Prehensile and non-prehensile robotic pick-and-place of objects in clutter using deep reinforcement learning

Abstract

In this study, we develop a framework for an intelligent and self-supervised industrial pick-and-place operation for cluttered environments. Our target is to have the agent learn to perform prehensile and non-prehensile robotic manipulations to improve the efficiency and throughput of the pick-and-place task. To achieve this target, we specify the problem as a Markov decision process (MDP) and deploy a deep reinforcement learning (RL) temporal difference model-free algorithm known as the deep Q-network (DQN). We consider three actions in our MDP; one is ‘grasping’ from the prehensile manipulation category and the other two are ‘left-slide’ and ‘right-slide’ from the nonprehensile manipulation category. Our DQN is composed of three fully convolutional networks (FCN) based on the memory-efficient architecture of DenseNet-121 which are trained together without causing any bottleneck situations. Each FCN corresponds to each discrete action and outputs a pixel-wise map of affordances for the relevant action.

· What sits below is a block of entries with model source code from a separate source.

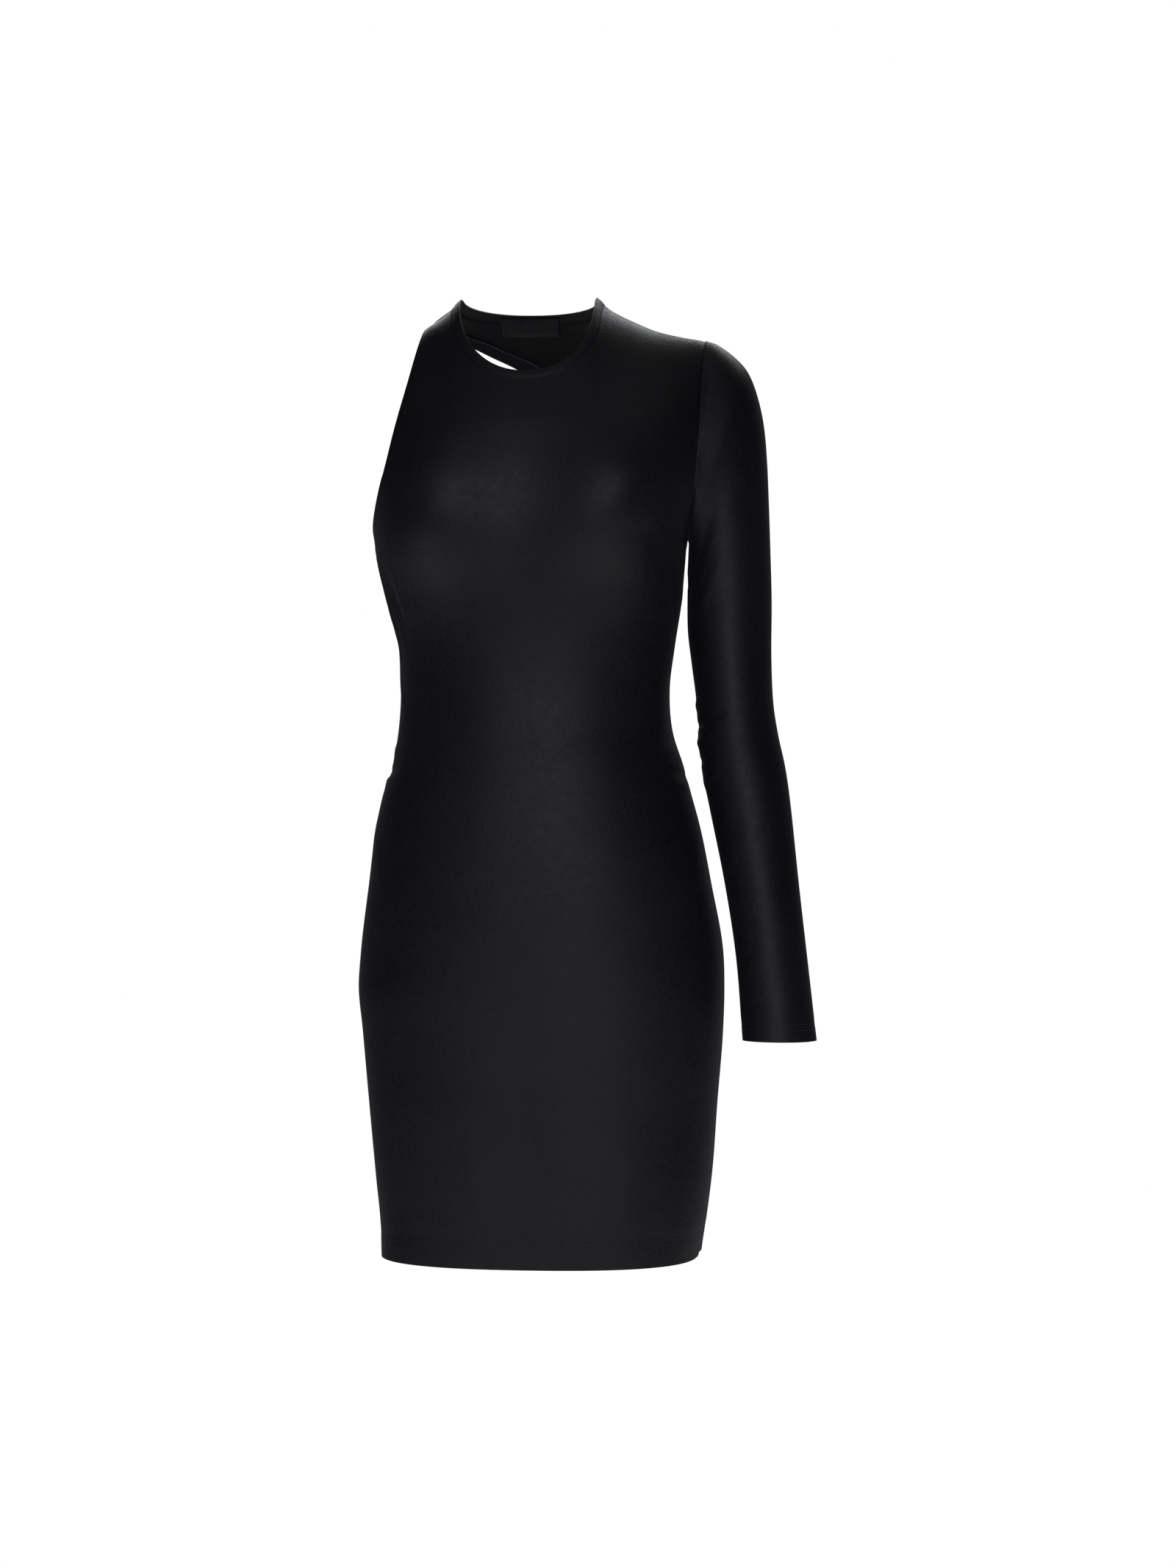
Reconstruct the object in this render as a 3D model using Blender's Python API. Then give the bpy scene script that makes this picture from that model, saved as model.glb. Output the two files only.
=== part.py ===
"""A one-sleeve mini dress in stretch jersey, filled out as if worn, with no wearer.

Units are metres. The origin is midway between the two shoulder neck points, which the wearer holds up.
+Z is up, the front faces -Y, and +X is the wearer's left, the side with the sleeve.
Each panel is a wall of cloth on one smooth form. A point on it is given by a face (front or back), a turn
round the body (-90 degrees is the right side seam, 0 the centre, +90 the left side seam) and a height.
"""

import math

import bmesh
import bpy
import numpy as np

# Cloth and seams
WALL = 0.0012
SEAM_GAP = 0.0003
NECK_GAP = 0.0010
SLEEVE_CLEARANCE = 0.0004
HEM_CLEARANCE = 0.0004
SLOPE_STEP = 0.0004
TINY = 1e-12
BAND_WALL = 0.0018
TURNED_HEM_WALL = 0.0010
LABEL_WALL = 0.0010

# Driving heights and widths
HEM = -0.8145
HEM_DIP = 0.0030
ARMPIT = -0.2085
BLOCK_TOP = -0.2450
STRAP_END = -0.0885
SHOULDER_END = 0.1515
SHOULDER_ROUND = 0.140
NECK_HALF_WIDTH = 0.0585
NECK_FRONT_DROP = 0.0700
NECK_BACK_DROP = 0.0085
NECK_SHIFT = 0.0060
NECK_SQUARE = 2.2
BAND_WIDTH = 0.0065
TURNED_HEM = 0.0140

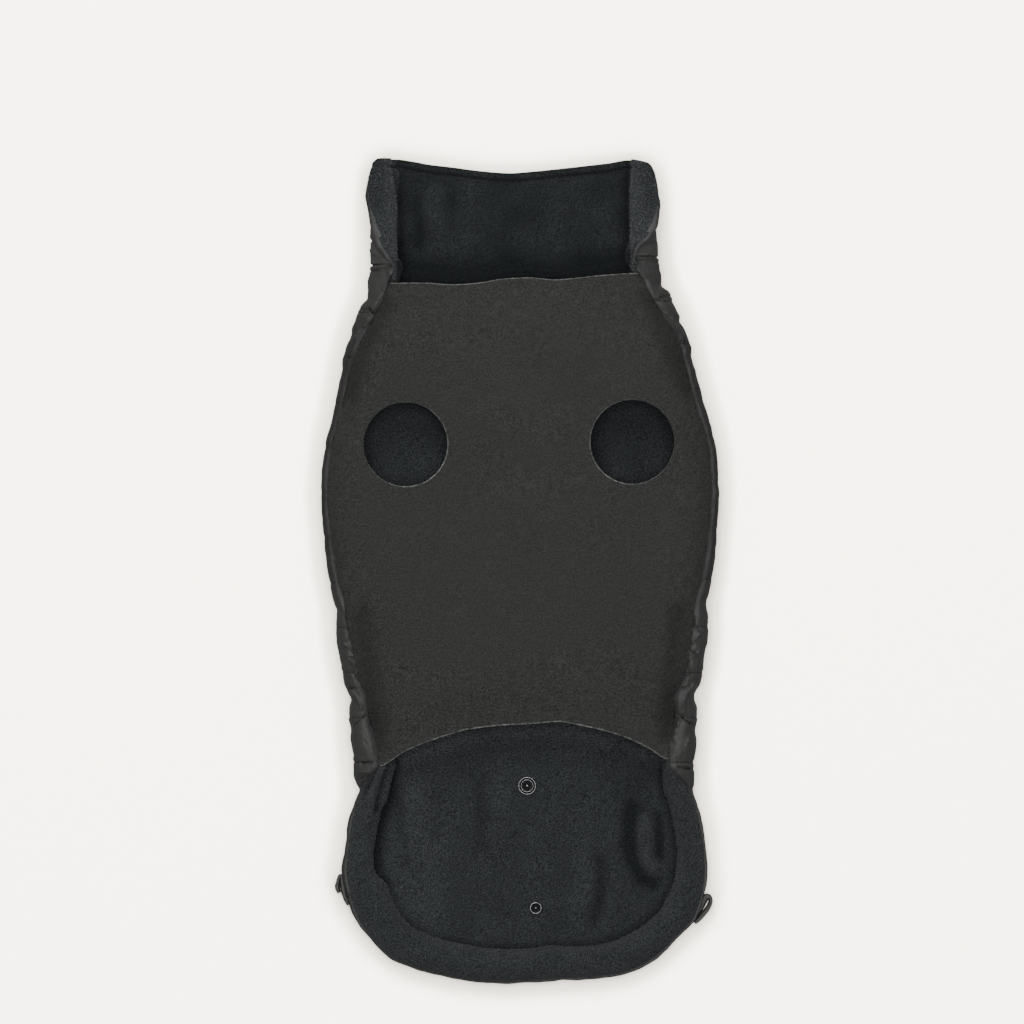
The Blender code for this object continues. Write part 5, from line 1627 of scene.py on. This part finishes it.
# %% [markdown]
# ## Loose pile
#
# Brushed fleece sheds a few lighter fibres that stand out of the pile, most where it is bent over an edge.
# They catch the light as fine specks. A second tree scatters short tapered fibres over a surface with a fixed
# seed and leans each one a little off the surface's own direction.

# %% A tree that scatters fibres
pile_tree = Tree(
    "loose_pile", ("Density", "NodeSocketFloat"), ("Fibre length", "NodeSocketFloat"),
    ("Fibre radius", "NodeSocketFloat"), ("Lean", "NodeSocketFloat"), ("Seed", "NodeSocketInt"),
    ("Material", "NodeSocketMaterial"),
)
given = pile_tree.given
scattered = pile_tree.add(
    "GeometryNodeDistributePointsOnFaces",
    Mesh=given["Geometry"], Density=given["Density"], Seed=given["Seed"],
)
surface_normal = scattered.node.outputs["Normal"]
sideways = pile_tree.add(
    "FunctionNodeRandomValue", settings={"data_type": "FLOAT_VECTOR"}, _0=(-1, -1, -0.2), _1=(1, 1, 0.2),
    Seed=given["Seed"],
)
scaled, added = {"operation": "SCALE"}, {"operation": "ADD"}
lean = pile_tree.add("ShaderNodeVectorMath", settings=scaled, _0=sideways, Scale=given["Lean"])
leaning = pile_tree.add("ShaderNodeVectorMath", settings=added, _0=surface_normal, _1=lean)
fibre = pile_tree.add(
    "GeometryNodeMeshCone", settings={"fill_type": "NGON"}, Vertices=3, Radius_Top=0.0,
    Radius_Bottom=given["Fibre radius"], Depth=given["Fibre length"],
)
size = pile_tree.add(
    "FunctionNodeRandomValue", output=1, settings={"data_type": "FLOAT"}, _2=0.5, _3=1.3, Seed=7,
)
pile_tree.finish(pile_tree.add(
    "GeometryNodeInstanceOnPoints", Points=scattered, Instance=fibre, Scale=size,
    Rotation=pile_tree.add("FunctionNodeAlignRotationToVector", settings={"axis": "Z"}, Vector=leaning),
))
print("The pile tree has", len(pile_tree.group.nodes), "nodes")


# %% Fibres on the fleece
LAPEL_ABOVE, LAPEL_FORWARD = 12, 165  # a lapel's fleece is higher and further forward than this
FLAP_BEHIND, SUNK, LOOKS_UP = -84, 1.5, 0.5


def scatter(name, points, faces, per_square_mm, length, radius, seed):
    """Scatters fibres over faces, on the side that looks up."""
    points = np.asarray(points).reshape(-1, 3)
    kept = []
    for face in faces:
        a, b, c = points[face[0]], points[face[1]], points[face[2]]
        normal = np.cross(b - a, c - a)
        kept.append(face if normal[2] > 0 else face[::-1])
    return pile_tree.run(
        name, points, [], kept, "dark_fleece", Material=lint.material, Density=per_square_mm / MM**2,
        Fibre_length=length * MM, Fibre_radius=radius * MM, Lean=1.6, Seed=seed,
    )


band_faces = grid_faces(*band_out.shape[:2], 0)
scatter("band_fibres", band_out, band_faces, per_square_mm=0.45, length=1.0, radius=0.09, seed=3)
lapel_faces, flat_fleece = [], fleece_in.reshape(-1, 3)
for face in grid_faces(*fleece_in.shape[:2], 0):
    middle = flat_fleece[list(face)].mean(0)
    if middle[2] > LAPEL_ABOVE and middle[1] > LAPEL_FORWARD and inside_lapels(middle[0]) < 0:
        lapel_faces.append(face)
scatter("lapel_fibres", flat_fleece, lapel_faces, per_square_mm=2.8, length=1.0, radius=0.11, seed=5)
spots = np.array([(v.co.x, v.co.y, v.co.z) for v in lining.data.vertices]) / MM
flap_faces = []
for face in lining.data.polygons:
    middle = spots[list(face.vertices)].mean(0)
    if face.normal.z > LOOKS_UP and middle[1] < FLAP_BEHIND and middle[2] > LINING_IN - SUNK:
        flap_faces.append(tuple(face.vertices))
scatter("flap_fibres", spots, flap_faces, per_square_mm=0.3, length=1.0, radius=0.08, seed=9)
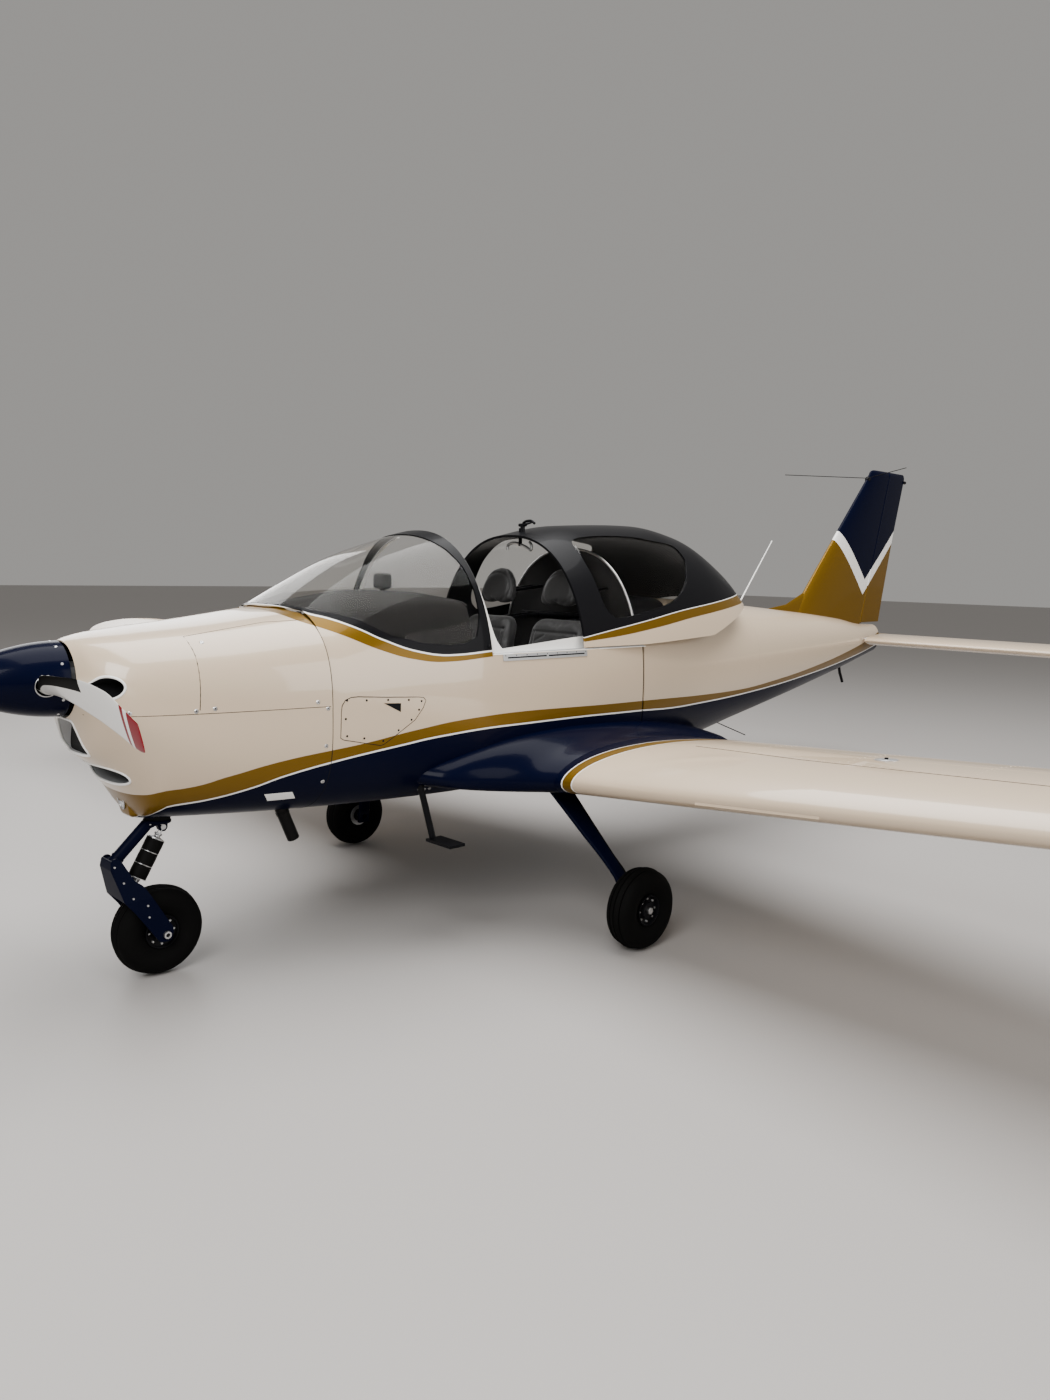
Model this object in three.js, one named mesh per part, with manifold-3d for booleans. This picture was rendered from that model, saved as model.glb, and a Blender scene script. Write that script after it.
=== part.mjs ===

Rewards are allocated after every forward pass and backpropagation is carried out for weight tuning in the corresponding FCN. In this manner, non-prehensile manipulations are learnt which can, in turn, lead to possible successful prehensile manipulations in the near future and vice versa, thus increasing the efficiency and throughput of the pick-and-place task. The Results section shows performance comparisons of our approach to a baseline deep learning approach and a ResNet architecture-based approach, along with very promising test results at varying clutter densities across a range of complex scenario test cases.